Organizador de protestas y movilizaciones, repartidor de propaganda contra el régimen, articulista de hondo pensamiento, llegó al punto en que todo le pareció poco y empuñó el arma, convencido de que era la única vía para desterrar de Cuba el oprobio y la sumisión.
Una única ocasión necesitó Fidel para saber su alta valía, y si la primera vez lo conoció como jefe en Oriente, de la segunda entrevista en México volvió convertido en líder nacional de Acción y Sabotaje.
Tres días tuvo para organizar a fondo el Alzamiento de Santiago en apoyo a la expedición del Granma, y fue un éxito rotundo, que puso a arder la ciudad al costo de pocas vidas —tres valiosísimos muchachos— para tanta dimensión en el ataque.
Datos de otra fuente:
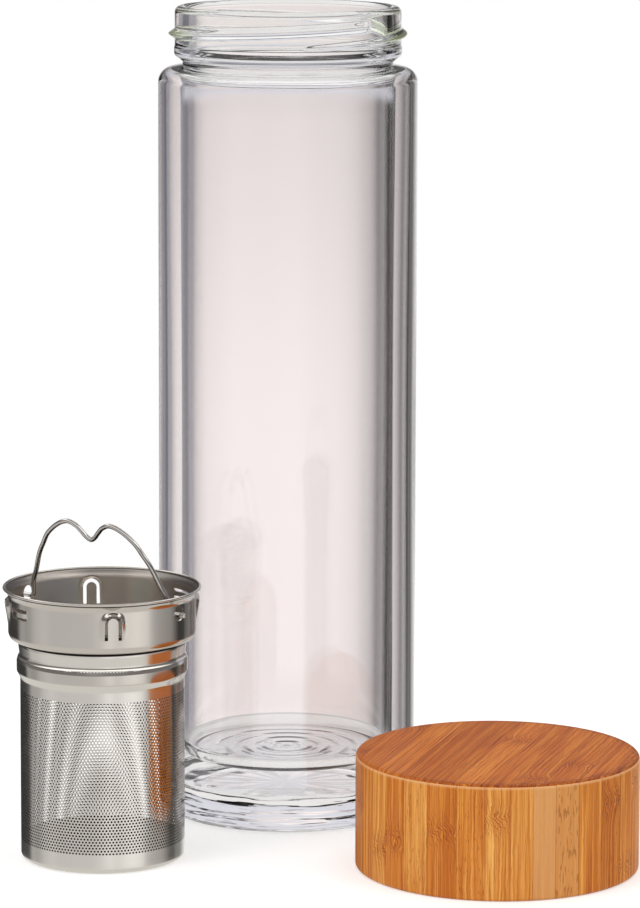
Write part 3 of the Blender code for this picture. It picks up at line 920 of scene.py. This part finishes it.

Aún a sabiendas de tener los días contados, perseguido con furia por las bestias sangrientas de Salas Cañizares, no cejó en el trabajo peligroso dentro de la ciudad sitiada, desde donde organizaba la actividad clandestina en todo el país, y coordinaba el apoyo logístico y el envío de hombres a la Sierra.
No hay palabra ni magnitud posible con que se pueda medir la talla de un hombre que, sintiendo sobre su espalda el aliento frío de la muerte, confesó a su amiga —Haydeé Santamaría— que solo le pedía a la vida que le diera un mes más para poder dejar bien organizado el abastecimiento de hombres, armas y medios materiales a Fidel y su Ejército Revolucionario, y la articulación de planes nacionales de acción y sabotajes que crearan un clima insurreccional insostenible para la dictadura.
No le alcanzó el mes. Lo cazaron en las calles de Santiago, y balearon su cuerpo aún después de muerto, como quien teme por la resurrección acusadora y justiciera de un gigante inmortal de solo 23 diciembres cumplidos.
Al cabo de 118 años de la muerte en combate de Maceo y de los 80 que hoy hubiera cumplido el niño Frank, Santiago no llora. Cuba tampoco.
Hay maneras mejores de ofrecer tributo y recordar a los héroes, porque un pueblo que no olvida y es fiel a su pasado, se construye el presente con la savia honorable del ayer, con lo mejor de entonces, para que la obra actual sea perdurable, y en la satisfacción creciente de los cubanos, en su dignidad plena, se haga sólido el legado de aquellos dos titanes inmortales.